Abstract
1587
Introduction: Patient-specific dosimetry in molecular radiotherapy relies on quantitative imaging, pharmacokinetic assessment and absorbed dose calculation. The DosiTest project aims to evaluate the uncertainties associated with each step of the clinical dosimetry protocol, via a virtual multicentric intercomparison based on Monte Carlo modeling. The first phase of the project considered only planar imaging. This work presents the generation of ‘virtual’ clinical SPECT-CT datasets based on GATE Monte Carlo modelling, which are subsequently integrated in commercial image workstations.

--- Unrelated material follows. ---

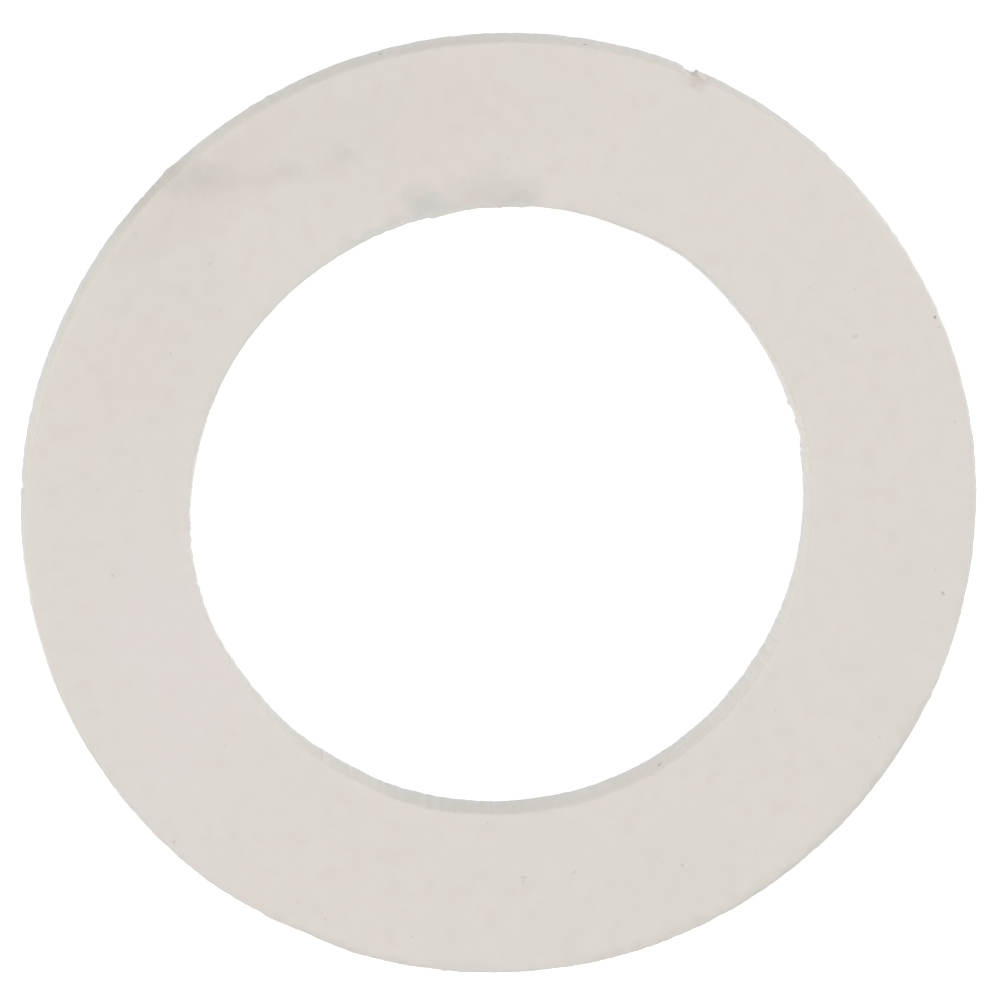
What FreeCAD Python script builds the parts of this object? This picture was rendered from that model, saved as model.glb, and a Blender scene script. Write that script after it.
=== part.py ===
"""A flat union gasket: one ring cut by a die from a sheet of translucent silicone rubber.

The ring lies flat, with its lower face on Z = 0 and its axis on +Z. The blade went in
from the upper face and spread the rubber, so both cut walls stand straight near the
lower face and lean back above it. The places where the cut strayed are features too.
Lengths are in millimetres, and angles in degrees about +Z, counted from +X.
"""

import FreeCAD, Part
import math
import os

import Sketcher

RING = "gasket_ring"

# Each driving size: its name, its value and what it measures
SIZES = (
    ("bore_diameter", 25.5, "opening at the lower face"),
    ("band_width", 7.1, "sealing band at the lower face, from bore to rim"),
    ("thickness", 1.6, "sheet thickness"),
    ("land_height", 0.5, "straight part of each cut wall, above the lower face"),
    ("bore_flare", 0.15, "how far the bore opens from its land to the upper face"),
    ("rim_draft", 0.06, "how far the rim draws in from its land to the upper face"),
    ("edge_radius", 0.08, "round on both edges of the upper face"),
    ("nick_angle", 66.1, "steep side of the nick in the rim"),
    ("nick_depth", 0.17, "nick, from the rim's land towards the axis"),
    ("nick_floor", 0.3, "flat bottom of the nick, along the rim"),
    ("nick_slope", 0.6, "run of the nick's gentle side, along the rim"),
    ("dent_angle", 245.2, "inward corner where two strokes of the rim cut meet"),
    ("dent_depth", 0.18, "dent, from the rim's land towards the axis"),
    ("dent_run_before", 5.2, "length of the dent at angles below its corner"),
    ("dent_run_after", 3.6, "length of the dent at angles above its corner"),
    ("tag_angle", 103.4, "step in the bore where its cut began and ended"),
    ("tag_depth", 0.14, "tag of rubber, from the bore's mouth towards the axis"),
    ("tag_run", 3.4, "length of the tag, at angles below its step"),
    ("relief_angle", 207.0, "step where the wide stretch of the bore ends"),
    ("relief_depth", 0.17, "wide stretch, from the bore's land away from the axis"),
    ("relief_run", 10.0, "length of the wide stretch, at angles below its step"),
)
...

Methods: This study considered a therapy cycle of 6.85 GBq 177Lu-labelled DOTATATE derived from an IAEA-CRP project (E23005) on “Dosimetry in Radiopharmaceutical therapy for personalised patient treatment”. Patient images were obtained from a GE Infinia gamma camera using a MEGP collimator. Simulated SPECT projections (matrix size of 128 x 128, 15 seconds per projection and energy window at 208 keV ± 20%) were generated based on experimental time points at 1h, 4h, 24h, 48h and 96h. Simulated projections were validated against clinical SPECT projections by comparing flattened profiles (on x-axis by summing all the counts on y-axis) and using the gamma index. Subsequently, these simulated projections were incorporated in the patient SPECT-CT DICOM envelopes for its integration into a commercial image workstation. Images were reconstructed using the OSEM reconstruction algorithm on Hermes (with CT-based attenuation correction and manufacturer-based Monte Carlo scatter correction) and Xeleris (with CT derived attenuation map for attenuation correction and TEW scatter correction).
Results: Gamma index passing rate between 95 - 97% and average gamma of 0.26- 0.30 was obtained among different time points, which revealed high similarity between simulated and experimental SPECT images. Image reconstruction of the simulated projections using standard approaches was successful on a HERMES and Xeleris workstation, making it possible to initiate the multicentric virtual intercomparison with simulated SPECT images.
Conclusions: We simulated realistic clinical 177Lu SPECT-CT acquisitions with GATE. Modelled datasets will be circulated to different clinical departments to benchmark their clinical dosimetry procedure on a common reference dataset with the goal to assess uncertainties along the entire dosimetric chain.